Hoje estava andando pela rua. Ruas que há muito não visitava. Numa dessas viagens que a vida acaba nos obrigando a fazer. De repente, avistei um prédio. Construção antiga, desgastada pelo tempo. Sabia que seria difícil. Mas, ainda assim, cogitei a possibilidade remota de te encontrar. Antes de questionar o porteiro sobre a sua existência, fiz um esforço para tentar lembrar-me da voz e, também, prever qual seria a sua reação e a sua aparência, depois de tantos anos. Após longos minutos, entrei no hall do prédio e subi as escadas (aquelas mesmas que, um dia, vencemos juntas, carregando a mala pesada no dia da minha chegada). Olhei para o porteiro e perguntei sobre você. A moça bonita e simpática que, há tempos, viveu ali. O porteiro era novo, e não lembrava da moça descrita. “Mas moça, o porteiro que entra depois de mim é bem antigo”, ele disse. Voltei depois para falar com o antigo porteiro. “Olha, eu lembro dela, sim. Mas, há muitos anos ela se foi”, ele lembrou. Foi para onde, meu Deus? E assim, questionando-me, eu também parti.
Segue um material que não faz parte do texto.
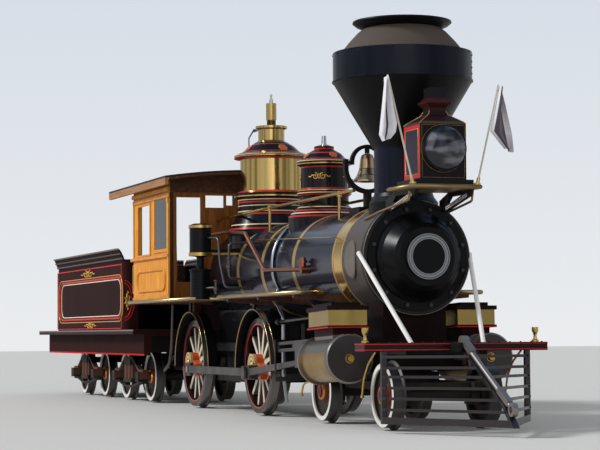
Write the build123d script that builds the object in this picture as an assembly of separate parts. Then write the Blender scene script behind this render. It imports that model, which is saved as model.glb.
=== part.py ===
from build123d import *
import math
import os

# A narrow gauge 4-4-0 steam locomotive with its eight wheeled tender.
# The front points to +X and its left side to +Y. Sizes are in millimetres.
# While it is drawn, X runs from the front driving axle and Z from the rail top.

# Wheels and gauge
back_to_back = 864
tyre_width = 125
flange_depth = 26
flange_width = 32
driver_radius = 533.4
driver_rim_radius = 462
lead_wheel_radius = 305
tender_wheel_radius = 330
driver_axle_radius = 78
truck_axle_radius = 55
axle_clearance = 0.5

# Places along the engine
driver_wheelbase = 2620
lead_truck_x = 2993
lead_truck_wheelbase = 1720
frame_rear_x = -3420
beam_front_x = 4367
beam_depth = 250
beam_half_width = 924
beam_bottom_z = 725
beam_height = 78

# Cranks and rods
crank_radius = 203
right_crank_angle = -22
left_crank_angle = -112
crank_pin_radius = 42
pin_clearance = 0.5
side_rod_inner_y = 655
side_rod_thickness = 44
crank_pin_reach = 12
side_rod_height = 88
main_rod_length = 1900
main_rod_thickness = 50
rod_end_gap = 0.3

# Cylinders, all of it tilted so that its centre line meets the driving axle
cylinder_tilt = 1.94
cylinder_y = 740
cylinder_rear_x = 2618
cylinder_length = 850
cylinder_radius = 218
cylinder_flange_radius = 243
cylinder_flange_width = 45
piston_rod_radius = 24
piston_rod_clearance = 0.5
piston_rod_engagement = 30
guide_rear_x = 1380
guide_width = 70
guide_thickness = 32
guide_gap = 40
lower_guide_z = 119
guide_clearance = 0.5
cheek_thickness = 16
crosshead_length = 330

# Boiler
boiler_z = 1630
boiler_radius = 540
smokebox_rear_x = 2760
smokebox_front_x = 3394
smokebox_radius = 548
smokebox_ring_radius = 562
smokebox_ring_width = 70
wide_band_width = 290
firebox_axle_clearance = 192
firebox_rear_x = driver_axle_radius + firebox_axle_clearance - driver_wheelbase
boiler_rear_x = firebox_rear_x
firebox_front_x = -360
firebox_half_width = 300
firebox_bottom_z = 330

# Main frame
frame_half_gap = 325
frame_bar_width = 90
top_rail_z = 690
top_rail_height = 100
lower_rail_z = 330
lower_rail_height = 70

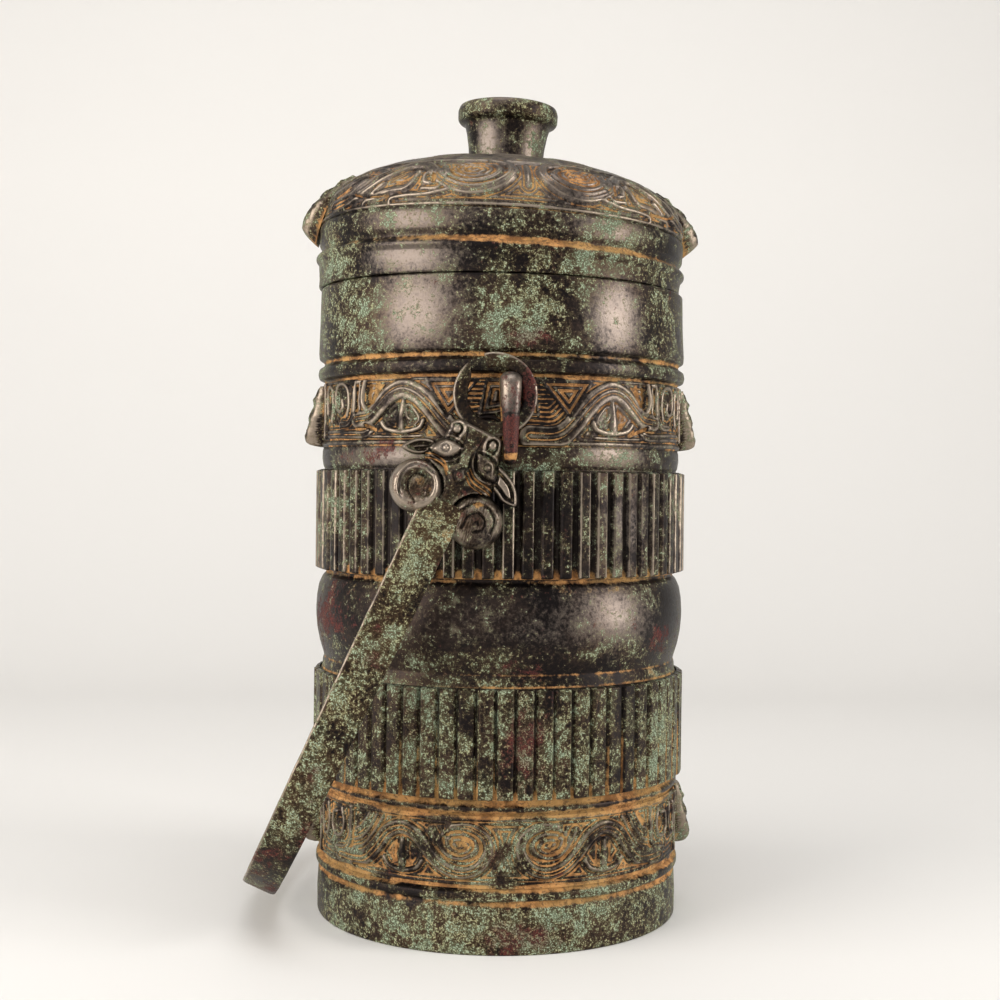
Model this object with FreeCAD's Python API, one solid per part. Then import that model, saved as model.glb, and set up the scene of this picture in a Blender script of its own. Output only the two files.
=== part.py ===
# A lidded, tube-shaped bronze wine jar in the old Chinese style, with a swinging bail.
# Millimetres, +Z up. The origin is on the floor, in the middle of the ring foot.
# The front of the jar, with the nearer suspension lug, faces -Y.
# Every angle on the wall is measured from the front, growing towards +X.

import FreeCAD
import Part

import math
import os

Vec = FreeCAD.Vector
Z_AXIS = Vec(0, 0, 1)
Y_AXIS = Vec(0, 1, 0)
FRONT, BACK = -1, 1
RIGHT, LEFT = 1, -1

# Driving dimensions of the jar's wall and inside
body_radius = 73.0
wall = 4.5
base_thickness = 5.0
foot_recess_depth = 14.0
foot_wall = 7.0

# Heights of the bands, from the floor up
foot_height = 17.6
line_height = 2.2
foot_bead_height = 3.6
foot_relief_height = 24.4
rib_bead_height = 2.4
low_rib_height = 41.0
waist_height = 7.4
bulge_height = 29.2
bulge_peak_height = 16.4
high_groove_height = 3.2
high_rib_height = 40.0
collar_height = 8.8
shoulder_relief_height = 23.8
shoulder_bead_height = 6.2
neck_height = 28.4

# How far each band stands out from the wall or lies back in it
relief_depth = 0.4
groove_depth = 1.0
bead_proud = 0.8
shoulder_bead_proud = 1.7
arc_facets = 5
rib_proud = 2.0
waist_depth = 1.3
bulge_proud = 1.6
high_groove_depth = 2.4
neck_proud = 0.8

# Ribs
rib_count = 64
rib_top_width = 4.2
rib_root_width = 5.0

# A wave of cast ribbon on each quarter of the three relief bands. Angles are measured from the nearer lug,
# margins from the band's lower edge, its upper edge and its lower edge again
ribbon_height = 1.5
ribbon_width = 6.0
ribbon_slope = 0.6
ribbon_sink = 1.6
wave_steps = 6
shoulder_wave_angles = (8.0, 32.0, 51.0)
shoulder_wave_margins = (5.0, 5.4, 11.0)
foot_wave_angles = (6.0, 31.0, 57.0)
foot_wave_margins = (6.4, 6.4, 6.4)
lid_wave_angles = (8.0, 35.0, 70.0)
lid_wave_margins = (8.0, 6.6, 4.0)
lid_relief_reach = 25.4

# The mouth was cast a little out of level, and the lid a little more
mouth_tilt = 0.65
lid_tilt = 2.2
lid_shift = -1.3
seat_gap = 0.3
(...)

sábado, 26 de abril de 2008
quinta-feira, 24 de abril de 2008
dia anterior
Abro a porta que, indiscreta, grita anunciando a chegada. Limpo os pés no tapete surrado de retalhos coloridos. As tábuas do assoalho, marcadas pelo tempo, rangem, reclamando do peso que, há muito, não sentiam. Acendo a luz e espanto-me: ainda há luz. Luz fraca, amarelada, apagada, como tudo, pelo tempo. Os primeiros raios de luz denunciam o abandono dos aposentos. O pó preenche os espaços vazios. Os móveis, todos cinzas, cobertos pela ausência de vida. Ando, vago, revivo e reinvento. Me paro na imagem estática da cama, desde os últimos tempos, desarrumada. No banheiro, branco de outrora, a água amarelada da banheira resplandece, morta e podre, estática. Na cozinha, as xícaras do chá de maçã, os pratos do almoço, a panela do jantar e os talheres que guardam o gosto amargo das nossas salivas, impressões das línguas. Ainda há roupa no varal, estendida, esturricada pela falta de movimento, fibras petrificadas. E, no chão, os lençóis sujos da noite que, um dia, foi a noite anterior. A vitrola da sala grita e berra, pobre muda, som surdo, barulho sem voz, mas, extremamente, familiar. As janelas exibem-se, provocantes. Sinto vontade de toca-las, ímpeto, impulso de escancará-las para o dia. Para que a vida entre e penetre o virgem mausoléu sombrio. Nem que seja, apenas, mais essa vez.
terça-feira, 22 de abril de 2008
desertificação
Areia seca, fervente. Sol queimando o rosto, queimando a alma. Os raios entram através da carne permeável. Os olhos se fecham, a luz é forte demais. O corpo verte água. Um rio se forma. A ilusão de um rio. Miragens desérticas invadem o ser. A vida vai, aos poucos, desaparecendo sob o sol. Como uma poça d’água evaporando sobre a calçada. Lá na frente, entre as fendas quentes da areia, existe um oásis. Corra! Ainda há tempo para beber a minha alma.